In Europe, the album reached the number 60 on the European Top 100 Albums. Arrasando sold 100,000 copies in its first 15 days in Spain, obtaining a certification of Platinum by PROMUSICAE. It was later certified with 4× Platinum in the region, for shipments of 400,000 units. Arrasando topped the album charts of Czech Republic, and its singles received strong airplay rotation. It also topped the album charts of Greece and Slovakia, while reached the top five in Hungary, and 41 in Switzerland.

== Impact ==
Laura Gomez from Billboard Colombia, stated Arrasando established Thalía as one of the most influential Latin pop artists of the era, paving the way for future artists who would seek to blend different styles in their music. She noted artists such as Karol G and Danna Paola have cited Arrasando as an influence in their careers. According to the journal Vértigo: análisis y pensamiento de México (2001), the album allowed Thalía to enter commercially for her first time in markets such as Canada, Italy, Switzerland, Turkey, Lithuania, the Arab world, and Japan (where it stated she became the first Hispanic women artist to do it).

=== Accolades ===
Arrasando was nominated for two Latin Grammy Awards of 2001, one in Best Female Pop Vocal Album (losing to Christina Aguilera's debut Spanish album Mi Reflejo) and "Best Engineered Album" (which it won).
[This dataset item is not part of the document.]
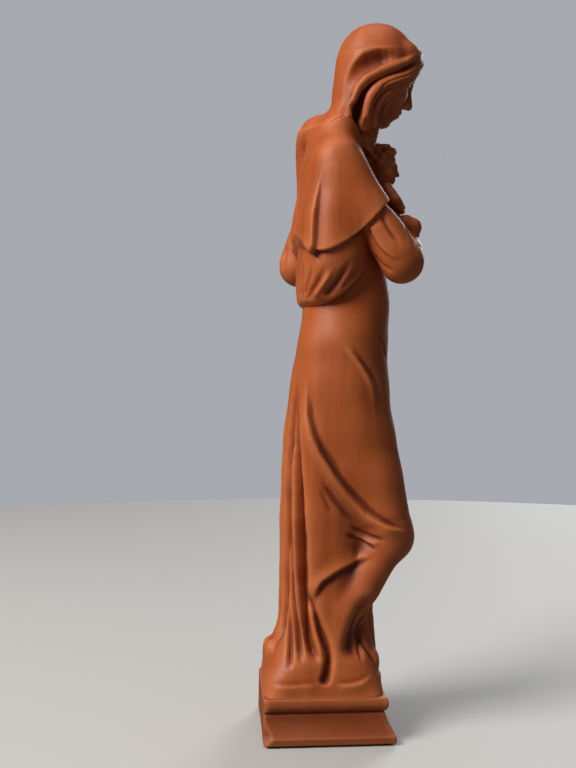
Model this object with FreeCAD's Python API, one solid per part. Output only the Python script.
"""Carved wooden Madonna and child on a moulded plinth, modelled in millimetres.

Frame: +Z up, origin at the centre of the felt's underside, the figure faces -Y and its right side is -X.

The statue is put together from carved blanks. The plinth is one block. The figure and the ground it stands
on are one long block. The head with its veil, the two projecting sleeves with their hands and the child are
smaller blanks, pinned with dowels and glued. Two screws hold the figure down from under the plinth, and a
sheet of felt covers their heads.
"""

import FreeCAD
import Part
import math
import os

V = FreeCAD.Vector

# ---- driving dimensions ------------------------------------------------------------------------------
PLINTH_WIDTH = 54.0        # along X, at the foot of the moulding
PLINTH_DEPTH = 53.6        # along Y, at the foot of the moulding
FELT_THICKNESS = 0.8
FELT_INSET = 1.6
PLINTH_TOP = 18.5          # the flat joint face between plinth and figure
HEAD_JOINT = V(0, -9, 249) # centre of the neck joint
NECK_AXIS = V(0, -0.46, 0.888)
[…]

It was also nominated for Pop Album of the Year at the Lo Nuestro Awards of 2001, losing to Paulina by fellow Mexican singer Paulina Rubio. It won the Best Pop Album by a Female Artist in New York's awards, Globo in 2000.

== Track listing ==

=== Standard edition ===

- "Suerte en Mí" is a Spanish version of Gloria Estefan's "Lucky Girl" from her album Gloria!.

| No. | Title | Lyrics | Music | Length |
|---|---|---|---|---|
| 1. | "Entre el mar y una estrella" | Marco Flores | Marco Flores | 3:44 |
| 2. | "Regresa a mí" | Thalía | Angie Chirino · Emilio Estefan · Lawrence Dermer · Robin Dermer | 4:28 |
| 3. | "Reencarnación" | Thalía | Lawrence Dermer · Robi Draco Rosa | 5:03 |
| 4. | "Arrasando" | Thalía | Thalía · Emilio Estefan · Lawrence Dermer · Robin Dermer | 3:59 |
| 5. | "No Hay que Llorar" | Thalía | Lawrence Dermer | 3:39 |
| 6. | "Quiero Amarte" | Thalía | Lawrence Dermer · Robin Dermer | 3:30 |
| 7. | "Suerte en Mí" | Thalía | Emilio Estefan · Lawrence Dermer | 4:15 |
| 8. | "Menta y Canela" | Thalía | Pérez Prado | 3:47 |
| 9. | "Tumba la Casa" | Thalía | Thalía · Lawrence Dermer · Luis Tineo · Norberto Cotto | 4:26 |
| 10. | "Pata Pata" | Edgardo Franco | Miriam Makeba · Jerry Ragovoy | 4:39 |
| 11. | "Siempre Hay Cariño" | Angie Chirino · Emilio Estefan · Roberto Blades | Angie Chirino · Emilio Estefan · Roberto Blades | 3:10 |
| 12. | "Rosalinda" | Kike Santander | Kike Santander | 3:52 |

Re-release edition
| No. | Title | Length |
|---|---|---|
| 13. | "Arrasando" (Versión Banda) | 3:58 |
| 14. | "Entre el Mar y una Estrella" (Pablo Flores Club Mix) | 10:50 |
| 15. | "Entre el Mar y una Estrella/Arrasando" (Medley) | 4:04 |

==Charts==

===Weekly charts===

| Chart (2000) | Peak position |
|---|---|
| Argentina (CAPIF) | 7 |
| Czech Albums (ČNS IFPI) | 1 |
| European Albums (Music & Media) | 60 |
| Greek Albums (IFPI Greece) | 1 |
| Hungarian Albums (MAHASZ) | 5 |
| Slovak Albums (ČNS IFPI) | 1 |
| Spanish Albums (PROMUSICAE) | 3 |
| Swiss Albums (Schweizer Hitparade) | 41 |
| US Top Latin Albums (Billboard) | 4 |
| US Latin Pop Albums (Billboard) | 1 |
| US Top Heatseekers Albums (Billboard) | 26 |

===Year-end charts===

| Chart (2000) | Peak position |
|---|---|
| Hungarian Albums (MAHASZ) | 25 |
| Spanish Albums (PROMUSICAE) | 41 |
| US Top Latin Albums (Billboard) | 28 |
| US Latin Pop Albums (Billboard) | 15 |

| Chart (2001) | Peak position |
|---|---|
| US Top Latin Albums (Billboard) | 23 |
| US Latin Pop Albums (Billboard) | 14 |

==Certifications and sales==

| Region | Certification | Certified units/sales |
| Argentina (CAPIF) | Platinum | 60,000^{^} |
| Chile | 2× Gold | 20,000 |
| Colombia | Gold |  |
| Czech Republic | — | 15,000 |
| El Salvador | Platinum |  |
| Greece⁠ | Gold |  |
| Hungary (MAHASZ) | Platinum |  |
| Mexico (AMPROFON) | Platinum | 250,000 |
| Perú | Platinum |  |
| Philippines⁠ | Platinum |  |
| Portugal⁠ | Gold |  |
| Puerto Rico | Platinum |  |
| Slovakia | Platinum | 15,000 |
| Spain (Promusicae) | 4× Platinum | 400,000^{^} |
| United States (RIAA) | 2× Platinum (Latin) | 240,000 |
| Uruguay (CUD) | Gold | 3,000^{^} |
| Venezuela | Gold |  |
Summaries
| Central America (CFC) | Gold |  |
| Worldwide | — | 2,000,000 |
^{^} Shipments figures based on certification alone.